Recently, General Motors (NYSE:GM) has taken on the burden of a series of recalls, involving a defective ignition switch in six of their vehicle models. Documents indicate that GM knew of the switch problem as far back as the year 2000 but failed to fix the defect. They also failed to notify owners of the problem.
Despite these issues, GM posted higher sales number for the month of June, indicating consumers feel that GM has made significant and meaningful efforts to remedy past failures.
Overcoming Past Mistakes
GM's current trouble stems from malfunctions of the ignition switch that could suddenly turn off the engine, creating a hazard in traffic for drivers. This defect also turned off the airbag deployment system, which also could lead to serious injuries.

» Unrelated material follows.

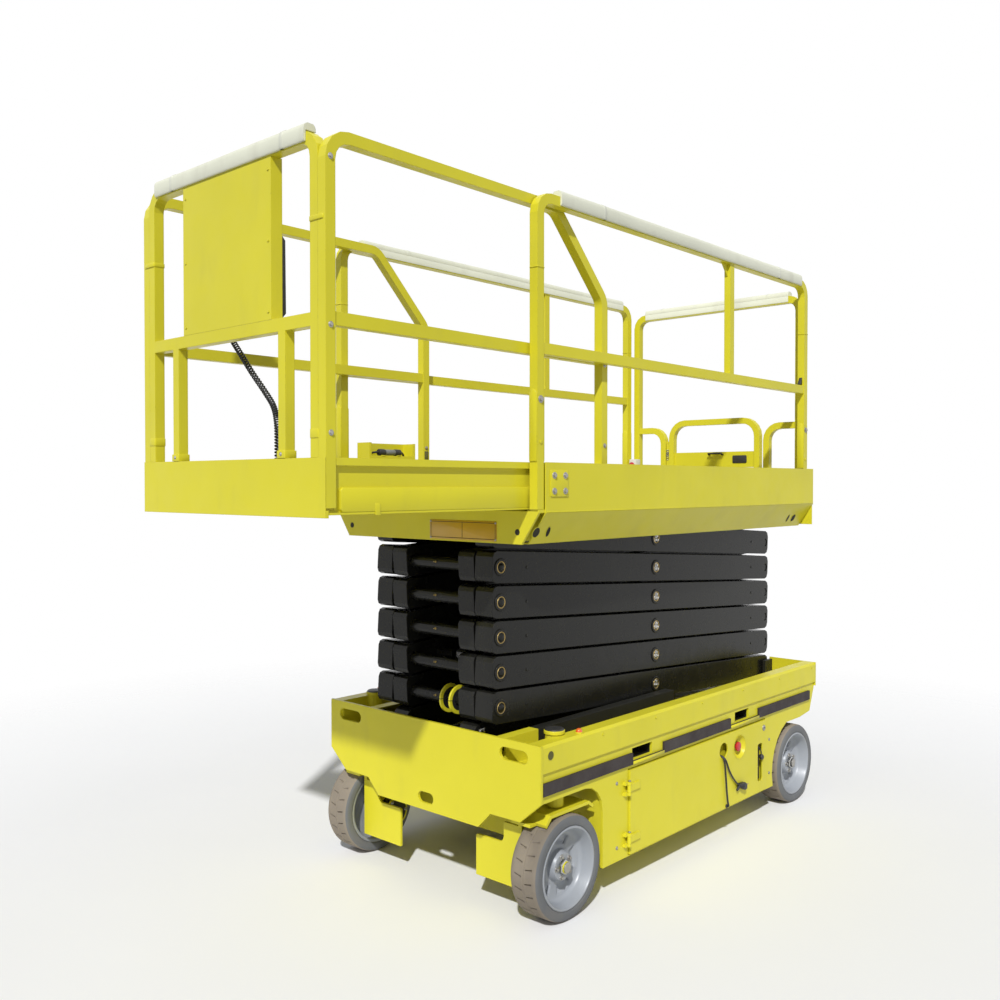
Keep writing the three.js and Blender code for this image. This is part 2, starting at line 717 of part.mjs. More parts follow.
function slider(x) {
  const reach = track.outer - track.web - 2;
  const pin = rod('y', x, 0, pins.slider, arm.innerFace - 1, reach, 14);
  const roller = rod('y', x, 0, pins.roller, reach - pins.rollerWidth, reach, 18);
  return pin.add(roller);
}

// Outer frame: two outer arms, the centre pins and the tube at the front end.
function outerFrame(level) {
  const half = arm.length / 2;
  const inner = arm.outerFace - arm.outerWidth;
  const first = level === 1;
  const last = level === stack.levels;
  const holes = first ? [] : [[-half, pins.end + PIN_GAP]];
  const side = [armSolid(inner, arm.outerFace, arm.corner, arm.rearNose - 1, holes)];
  side.push(rod('y', 0, 0, pins.centre, arm.innerFace - arm.innerWidth - 4, inner + 1, 16));
  if (first) {
    side.push(rod('y', -half, 0, pins.end, arm.outerFace - 1, arm.outerFace + MOVE_GAP + 16, 16));
  }
  if (last) {
    const reach = track.outer - track.web - 2;
    side.push(rod('y', half, 0, pins.slider, arm.outerFace - 1, reach, 14));
    side.push(rod('y', half, 0, pins.roller, reach - pins.rollerWidth, reach, 18));
  }
  return join([bothSides(join(side)), rod('y', half, 0, pins.tube, -inner - 1, inner + 1, 16)]);
}

// Inner frame: two inner arms and the tube at the rear end, which carries the next outer arms.
function innerFrame(level) {
  const half = arm.length / 2;
  const inner = arm.innerFace - arm.innerWidth;
  const first = level === 1;
  const last = level === stack.levels;
  const holes = [[0, pins.centre + PIN_GAP]];
  if (!first) {
    holes.push([half, pins.tube + PIN_GAP]);
  }
  const side = [armSolid(inner, arm.innerFace, first ? arm.round - 16 : arm.corner, arm.rearNose - 1, holes)];
  if (first) {
    side.push(slider(half));
    side.push(rod('y', half, 0, pins.tube, -1, inner + 1, 16));
    side.push(rod('y', cylinder.barrelFoot, 0, pins.end, -1, inner + 1, 16));
  }
  if (level === 3) {
    side.push(rod('y', cylinder.rodHead, 0, pins.end, cylinder.lugInner, inner + 1, 16));
  }
  const reach = last ? arm.innerFace + MOVE_GAP + 24 : arm.outerFace - 3;
  return join([bothSides(join(side)), rod('y', -half, 0, pins.end, -reach, reach, 16)]);
}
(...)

Engineers at GM were fully aware of the problem early in the manufacturing process, but the decision was made to go ahead with the design. As a result, reports soon came in about accidents due to the faulty switch.
A number of documents surfaced revealing GM's cover-up of the problem, which led to investigations by the National Highway Traffic Safety Administration and hearings before the U.S. Congress. During these hearings, GM was forced to admit its failure to remedy the defect. As many as 13 deaths are being attributed to the ignition switch defect.
As a result, GM was fined $35 million by the NHTSA for hiding the problem.
In February of 2014, the reports of ignition problems with the vehicles reached critical mass, and GM was forced to issue a recall. A number of subsequent recalls followed, efforts that indicated GM was finally committed to dealing with the problem honestly and in full measure.
Compensation expert Kenneth Feinberg recently announced that the company's compensation fund will begin accepting claims for damages on August 1, 2014. The final costs for the recall and compensation program are currently not known.
Consumers Give A Vote of Confidence
Despite this nightmarish start to 2014, GM has two strong factors working for it:
The first is the arrival of Mary Barra as CEO of the company. Because Ms. Barra was not CEO at the time of the initial design problem, she can only take reactive responsibility for the result, and she has done this with vigor. Fifteen engineering employees responsible for the faulty switch were fired in early June of this year. Her internal investigation revealed a corporate culture that made it easy to cover up the problem rather than deal with it directly.
As CEO, Ms. Barra has taken an aggressive approach in handling the defect issue, ordering recalls immediately as increasing problems have been revealed. Though these efforts will significantly cut into the company's earnings, she sees them as a necessary step in re-establishing trust in the GM brand.
So far, her efforts have paid off handsomely in increasing sales numbers both in the U.S. and globally-a second positive indicator for the company.
GM's strong sales numbers indicate confidence in the company's new leadership and their ability to move forward even in the face of a devastating recall effort.
Some experts feel the increased sales reflect consumers who delayed the purchase of a new vehicle during the depths of the recession. Another reason may be strong brand loyalty that is bringing buyers in to examine the company's new offerings.
Whatever the cause, GM is expected to continue to reap the benefits for some time to come.
We suggest investors watch the next earnings results carefully (July 24th, before market), and if GM continues to post positive news, consider taking positions in their stock.